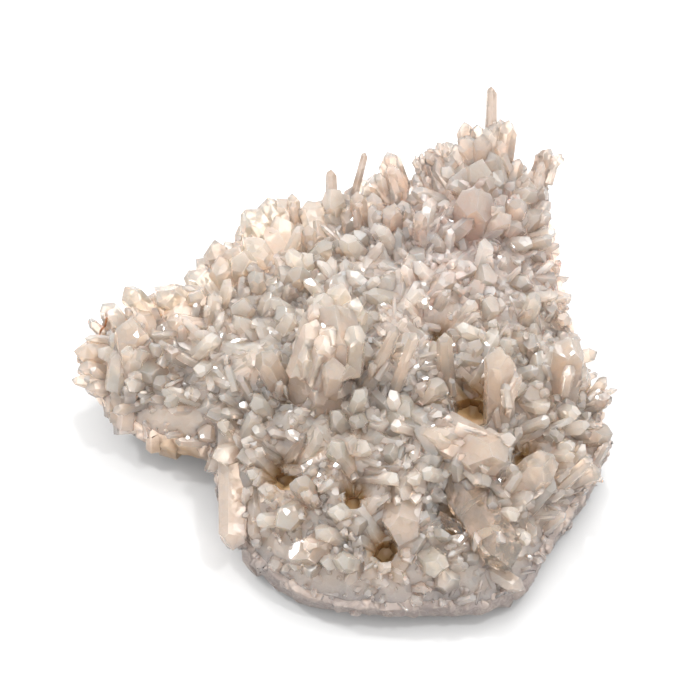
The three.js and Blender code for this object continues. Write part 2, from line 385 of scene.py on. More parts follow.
# %% [markdown]
# ## The crust
#
# The crystals of a druse share a crust: the part of each that grew together with all its
# neighbours. It is some millimetres thick, thins out to the rim and leaves the hollows open.
# Its height decides where the free part of each crystal starts.

# %% How thick the crust is
CRUST = 5.6
CRUST_RELIEF = 1.8
CRUST_REACH = 0.975


def crust_height(x, y):
    """The thickness of the crust at a place."""
    thick = CRUST + CRUST_RELIEF * noise.noise(Vector((x, y, 0)) / 4.5)
    for hx, hy, radius, _ in HOLLOWS.values():
        share = math.hypot(x - hx, y - hy) / (1.5 * radius)
        thick *= 1 - math.exp(-share * share)
    return thick * max(0, 1 - (rim_share(x, y) / CRUST_REACH) ** 10)


def on_crust(x, y):
    """The top of the crust at a place seen from above and the plate's normal there, or None."""
    found = ground(x, y)
    if found is None:
        return None
    point, normal = found
    return point + UP * crust_height(x, y), normal


# %% [markdown]
# ## Planting crystals
#
# A druse grows outwards: in the middle its points stand straight, near the rim they lean out,
# and round a hollow they lean away from the hole like petals. Neighbours that started from
# one seed share a direction, so the lean also swings slowly from patch to patch.

# %% Which way a crystal grows at a place
LEAN_AT_RIM = math.radians(46)
OFF_PLATE, UPRIGHT = 0.4, 0.55
PETAL_LEAN_OUT = 1.1
PATCH = 17
PATCH_LEAN = 0.75
BREAK_BEARING = 28
BREAK_HALF_WIDTH = 26


def petal(x, y):
    """The direction away from a hollow close by, at full length on its rim."""
    pull = Vector((0, 0, 0))
    for hx, hy, radius, _ in HOLLOWS.values():
        away = Vector((x - hx, y - hy, 0))
        far = away.length / radius
        if 0.3 < far < 2.6:
            pull += away.normalized() * math.exp(-((far - 1) ** 2))
    return pull


def beside_break(x, y):
    """1 along the straight right-hand break, where the cluster was snapped off, else 0."""
    bearing = math.degrees(math.atan2(y - CREST.y, x - CREST.x))
    return min(max(1.25 - abs(bearing - BREAK_BEARING) / BREAK_HALF_WIDTH, 0), 1)


def growth_direction(x, y, normal, chance, scatter):
    """The direction of growth: outwards, with the patch, and with its own bit of chance."""
    outward = Vector((x - CREST.x, y - CREST.y, 0))
    if outward.length > 1:
        outward.normalize()
    lean = math.tan(LEAN_AT_RIM * rim_share(x, y) ** 1.6) * (1 - beside_break(x, y))
    patch = noise.noise_vector(Vector((x, y, 40)) / PATCH) * PATCH_LEAN
    own = Vector((chance.gauss(0, scatter), chance.gauss(0, scatter), 0))
    direction = normal * OFF_PLATE + UP * UPRIGHT + outward * lean + patch + own
    direction += petal(x, y) * PETAL_LEAN_OUT
    direction.z = max(direction.z, 0.12)
    return direction.normalized()


# %% [markdown]
# Planting could copy one object again and again with a particle system. Here each crystal is an
# object of its own that shares its mesh with others, since they are all to be united later.
# A tip may overhang the edge a little: least along the front and the straight break, where the
# plate was snapped off after the crystals grew, and most at the high back corner.

# %% Plant one crystal, and scatter many without crowding
FIELD = (82, 86)
TRIES_FOR_EACH = 30
INSIDE = 0.985
PLAIN_FRONT = -45
BACK_CORNER = 58
OVERHANG, PLAIN_OVERHANG, CORNER_OVERHANG = 1.10, 1.03, 1.35


def plant(mesh, foot, direction, width, chance, sink=0.0):
    """A crystal on a foot point, growing along a direction, as wide as it says."""
    crystal = bpy.data.objects.new(mesh.name, mesh)
    turn = direction.to_track_quat("Z", "Y").to_matrix().to_4x4()
    spin = Matrix.Rotation(chance.uniform(0, math.tau), 4, "Z")
    place = Matrix.Translation(foot - direction * sink)
    crystal.matrix_world = place @ turn @ spin @ Matrix.Scale(width, 4)
    return crystal


def scattered_places(seed, spacing, most):
    """Places on the plate seen from above, none nearer to another than the spacing."""
    chance = random.Random(seed)
    taken = {}
    places = []
    tries = 0
    while len(places) < most and tries < most * TRIES_FOR_EACH:
        tries += 1
        x, y = [chance.uniform(-half, half) for half in FIELD]
        cell = (int(x // spacing), int(y // spacing))
        near = [taken.get((cell[0] + i, cell[1] + j)) for i in (-1, 0, 1) for j in (-1, 0, 1)]
        if any(other and math.dist(other, (x, y)) < spacing for other in near):
            continue
        if rim_share(x, y) > INSIDE:
            continue
        taken[cell] = (x, y)
        places.append((x, y))
    return places


def in_hollow(place, margin):
    """True within a hollow or nearer to it than a margin."""
    return any(math.hypot(place.x - x, place.y - y) < radius + margin
               for x, y, radius, _ in HOLLOWS.values())


def too_far_out(tip, half_width):
    """True where a tip would overhang the edge more than the crystals do on that side."""
    side = tip.to_2d() + (tip.to_2d() - CREST).normalized() * half_width
    most = OVERHANG
    if tip.y < PLAIN_FRONT or beside_break(tip.x, tip.y) > 0.3:
        most = PLAIN_OVERHANG
    if tip.y > BACK_CORNER:
        most = CORNER_OVERHANG
    return rim_share(side.x, side.y) > most


# %% [markdown]
# The druse is planted in three passes, as it would be sketched: the blocks that shape it, the
# middle ones that fill it, and the small ones in the gaps. Widths follow a skewed law, so that
# few are large and most are small. All of them are set deep and close, because crystals in a
# druse leave no room between them.

# %% Plant the druse
LONGEST = 13


def planted(seed, spacing, most, widths, shelves, scatter, root):
    """Crystals of one range of widths, all over the plate, with roots some way into the crust."""
    chance = random.Random(seed)
    crystals = []
    for x, y in scattered_places(seed, spacing, most):
        found = on_crust(x, y)
        if found is None:
            continue
        foot, normal = found
        foot = foot - UP * root * crust_height(x, y)
        width = widths[0] + (widths[1] - widths[0]) * chance.random() ** 1.8
        near_rim = max(0, (rim_share(x, y) - 0.8) / 0.2)
        width *= 1 - 0.45 * near_rim
        direction = growth_direction(x, y, normal, chance, scatter)
        mesh = chance.choice(chance.choice(shelves))
        width = min(width, LONGEST / mesh["length"])
        tip = foot + direction * width * mesh["length"]
        in_the_way = in_hollow(foot, 0.4 * width) or in_hollow(tip, 0.3 * width)
        if in_the_way or too_far_out(tip, width / 2):
            continue
        crystals.append(plant(mesh, foot, direction, width, chance))
    print("planted", len(crystals), "crystals up to", widths[1], "mm wide")
    return crystals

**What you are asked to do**
Return exactly the leading lines of the listing, stopping after the line in which "return thick *" occurs.

**Result**
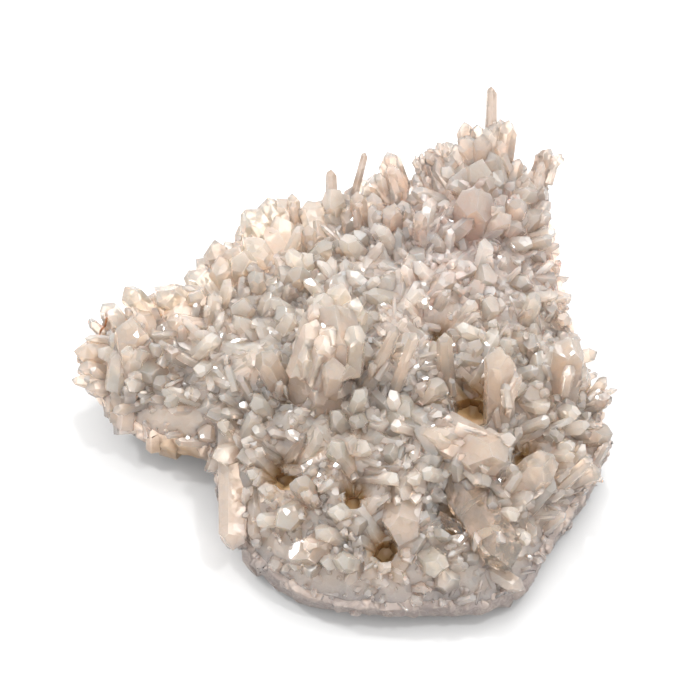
The three.js and Blender code for this object continues. Write part 2, from line 385 of scene.py on. More parts follow.
# %% [markdown]
# ## The crust
#
# The crystals of a druse share a crust: the part of each that grew together with all its
# neighbours. It is some millimetres thick, thins out to the rim and leaves the hollows open.
# Its height decides where the free part of each crystal starts.

# %% How thick the crust is
CRUST = 5.6
CRUST_RELIEF = 1.8
CRUST_REACH = 0.975


def crust_height(x, y):
    """The thickness of the crust at a place."""
    thick = CRUST + CRUST_RELIEF * noise.noise(Vector((x, y, 0)) / 4.5)
    for hx, hy, radius, _ in HOLLOWS.values():
        share = math.hypot(x - hx, y - hy) / (1.5 * radius)
        thick *= 1 - math.exp(-share * share)
    return thick * max(0, 1 - (rim_share(x, y) / CRUST_REACH) ** 10)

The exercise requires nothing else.